India-China standoff: Rising icy-cold water levels of Galwan Valley flood China’s rear positions
The icy-cold river's water level is said to have surged due to the rise in temperature in the Aksai Chin region where the river originates.
Galwan: In a major setback for China amid the ongoing tensions across the Line of Actual Control (LAC) in Eastern Ladakh, its rear positions in the Galwan Valley's banks have been flooded due to sharp rise in water levels, according to a report in Hindustan Times.

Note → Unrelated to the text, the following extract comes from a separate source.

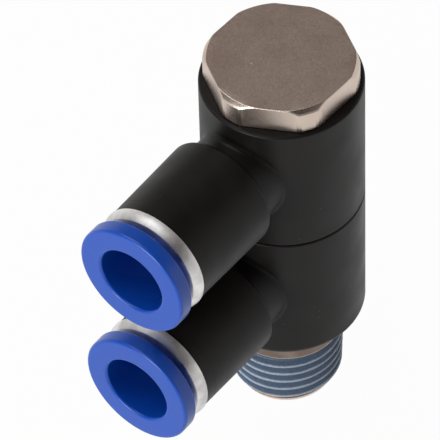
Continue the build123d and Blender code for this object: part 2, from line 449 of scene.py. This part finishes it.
def blue_acetal(colours):
    """Blue plastic of the release buttons."""
    # Smooth moulded acetal: even colour with a faint flow shade and a low, waxy gloss
    material, tree, shader, place = blank_material("Acetal, blue moulded")
    flow = add_node(
        tree, "ShaderNodeTexNoise", {"Scale": 260.0, "Detail": 3.0, "Distortion": 0.6}, {"Vector": place}
    )
    tone = add_node(
        tree,
        "ShaderNodeMix",
        {"data_type": "RGBA", 6: opaque(colours.blue), 7: opaque(colours.blue_flow)},
        {0: flow.outputs[0]},
    )
    grain = add_node(tree, "ShaderNodeTexNoise", {"Scale": 3500.0, "Detail": 2.0}, {"Vector": place})
    rough = add_node(
        tree,
        "ShaderNodeMapRange",
        {"From Min": 0.3, "From Max": 0.7, "To Min": 0.27, "To Max": 0.34},
        {"Value": flow.outputs[0]},
    )
    bump = add_node(
        tree, "ShaderNodeBump", {"Strength": 0.4, "Distance": 0.000008}, {"Height": grain.outputs[0]}
    )
    shader.inputs["IOR"].default_value = 1.5
    tree.links.new(tone.outputs[2], shader.inputs["Base Color"])
    tree.links.new(rough.outputs[0], shader.inputs["Roughness"])
    tree.links.new(bump.outputs[0], shader.inputs["Normal"])
    return material


def white_acetal(colours):
    """White plastic of the spacer rings."""
    # Smooth moulded acetal, slightly warm, with a faint cloud in it
    material, tree, shader, place = blank_material("Acetal, natural white")
    cloud = add_node(tree, "ShaderNodeTexNoise", {"Scale": 500.0, "Detail": 2.0}, {"Vector": place})
    shade = add_node(
        tree,
        "ShaderNodeMapRange",
        {"From Min": 0.3, "From Max": 0.7, "To Min": 0.9, "To Max": 1.0},
        {"Value": cloud.outputs[0]},
    )
    tone = add_node(
        tree,
        "ShaderNodeMix",
        {"data_type": "RGBA", "blend_type": "MULTIPLY", 0: 1.0, 6: opaque(colours.white)},
        {7: shade.outputs[0]},
    )
    shader.inputs["Roughness"].default_value = 0.4
    tree.links.new(tone.outputs[2], shader.inputs["Base Color"])
    return material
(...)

A senior military commander said the water level of the icy-cold, snow-fed Galwan river that originates from the Aksai Chin region had risen sharply due to an increase in temperature. “With snow melting at a rapid pace, any position on the river bank is dangerous,” the senior army officer said, pointing that satellite and drone imagery had indicated flooding of Chinese tents located on the river bank at rear positions.

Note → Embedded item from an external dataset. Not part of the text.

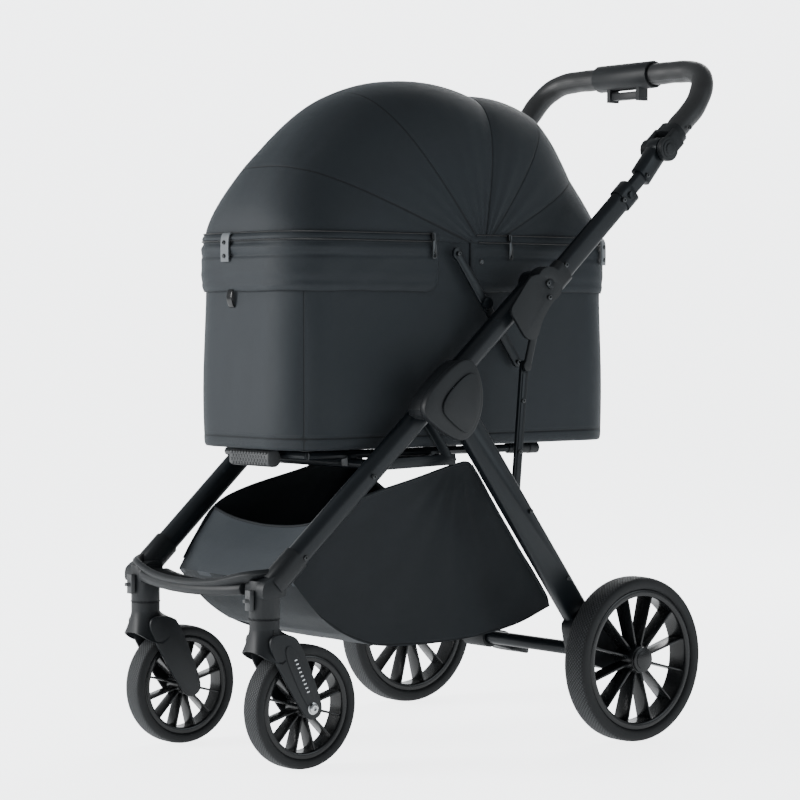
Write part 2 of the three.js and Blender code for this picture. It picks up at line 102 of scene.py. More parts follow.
HINGE = (PIVOT[1] - AXLE_Y) / MM, PIVOT[2] / MM
print("rear axle at", round(AXLE_Y, 5), "hood pivot", [round(v, 1) for v in HINGE])

# %% [markdown]
# ## Camera and studio
# A stroller looks truest from far away through a long lens, which keeps its wheels round and its tubes
# parallel. The studio is a pale floor that curves up into a backdrop, one large soft light from the front
# and a weaker one from behind, which draws thin highlights along the black tubes.

# %% Camera
scene = bpy.context.scene
EYE = Vector((2.986, -2.662 + AXLE_Y, 0.613))
AIM = Vector((0.0, -0.226 + AXLE_Y, 0.495))
lens = bpy.data.cameras.new("camera")
lens.sensor_width = 36
lens.lens = 117.6
camera = bpy.data.objects.new("camera", lens)
scene.collection.objects.link(camera)
camera.location = EYE
camera.rotation_euler = (AIM - EYE).to_track_quat("-Z", "Y").to_euler()
scene.camera = camera
print("camera", [round(v, 3) for v in EYE], "lens", lens.lens)


# %% Objects and modes
def clear():
    if bpy.context.object and bpy.context.object.mode != "OBJECT":
        bpy.ops.object.mode_set(mode="OBJECT")
    bpy.ops.object.select_all(action="DESELECT")


def only(piece):
    clear()
    bpy.context.view_layer.objects.active = piece
    piece.select_set(True)
    return piece


def named(name):
    piece = bpy.context.object
    piece.name = name
    piece.data.name = name
    return piece


def settled(piece):
    only(piece)
    bpy.ops.object.transform_apply(location=True, rotation=True, scale=True)
    return piece


def modified(piece, kind, **settings):
    only(piece)
    modifier = piece.modifiers.new(kind.title(), kind)
    for key, value in settings.items():
        setattr(modifier, key, value)
    bpy.ops.object.modifier_apply(modifier=modifier.name)
    return piece


def edit(piece, *steps):
    """Runs edit-mode steps, each an operator with its settings, on the whole mesh."""
    only(piece)
    bpy.ops.object.mode_set(mode="EDIT")
    bpy.ops.mesh.select_all(action="SELECT")
    for operator, settings in steps:
        operator(**settings)
    bpy.ops.object.mode_set(mode="OBJECT")
    return piece


def cleaned(piece, distance=1e-5):
    return edit(
        piece,
        (bpy.ops.mesh.remove_doubles, {"threshold": distance}),
        (bpy.ops.mesh.normals_make_consistent, {"inside": False}),
    )


def smooth(piece, degrees=38):
    only(piece)
    bpy.ops.object.shade_smooth_by_angle(angle=math.radians(degrees))
    return piece


def joined(name, parts):
    clear()
    for part in parts:
        part.select_set(True)
    bpy.context.view_layer.objects.active = parts[0]
    bpy.ops.object.join()
    return named(name)


def copied(piece, name):
    twin = piece.copy()
    twin.data = piece.data.copy()
    scene.collection.objects.link(twin)
    twin.name = name
    twin.data.name = name
    return twin


def mirrored(piece, name):
    twin = copied(piece, name)
    twin.data.transform(Matrix.Scale(-1, 4, (1, 0, 0)))
    twin.data.flip_normals()
    return twin


def pick(piece, kind, test):
    """Selects only the faces or edges that pass a test, and leaves the piece in edit mode."""
    only(piece)
    bpy.ops.object.mode_set(mode="EDIT")
    bpy.ops.mesh.select_mode(type=kind)
    bpy.ops.mesh.select_all(action="DESELECT")
    bpy.ops.object.mode_set(mode="OBJECT")
    mesh = piece.data
    for item in mesh.polygons if kind == "FACE" else mesh.edges:
        item.select = bool(test(item, mesh))
    bpy.ops.object.mode_set(mode="EDIT")


# %% [markdown]
# ## Shader maths as Python
# A procedural finish is a lot of small sums. Wrapping a socket in a class with the usual operators lets a
# finish be written as a formula, and each operator adds the Math node that it stands for.


# %% A socket that can be added and multiplied
class Value:
    def __init__(self, tree, socket):
        self.tree, self.socket = tree, socket

    def math(self, operation, *values):
        node = self.tree.nodes.new("ShaderNodeMath")
        node.operation = operation
        for slot, value in zip(node.inputs, values):
            feed(self.tree, slot, value)
        return Value(self.tree, node.outputs[0])

    def __add__(self, other):
        return self.math("ADD", self, other)

    def __sub__(self, other):
        return self.math("SUBTRACT", self, other)

    def __rsub__(self, other):
        return self.math("SUBTRACT", other, self)

    def __mul__(self, other):
        return self.math("MULTIPLY", self, other)

    def __truediv__(self, other):
        return self.math("DIVIDE", self, other)

    __radd__ = __add__
    __rmul__ = __mul__

    def wave(self, length):
        return self.math("SINE", self * (2 * math.pi / length))

    def size(self):
        return self.math("ABSOLUTE", self)

    def between(self, low=0.0, high=1.0):
        return self.math("MINIMUM", self.math("MAXIMUM", self, low), high)

    def above(self, level):
        return self.math("GREATER_THAN", self, level)

    def power(self, exponent):
        return self.math("POWER", self, exponent)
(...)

This comes as a major setback for China's People's Liberation Army (PLA) which had stationed its troopers just about five kilometres afar from the standoff points in the Galwan Valley.
Meanwhile, it should be noted that the tensions remain high and the Indian armed forces continue to be active at the highest order of alertness to deter any more misadventures or acts of aggression by the Chinese.
Top generals of the Indian and Chinese armies have held three rounds of talks to work out a plan to disengage, de-escalate and eventually move back to their positions since the standoff between rival patrols near Pangong Tso started 60 days ago on the night of May 5.
The region has witnessed heavy deployment of personnel as well as weaponry of sundry kinds by Indian Army and Indian Air Force to maintain readiness.
India, as Prime Minister Narendra Modi declared during his visit to Ladakh this week, seeks peace but will stand up to defend its territorial integrity under all circumstances and the choice of how the standoff ends simply rests with Beijing.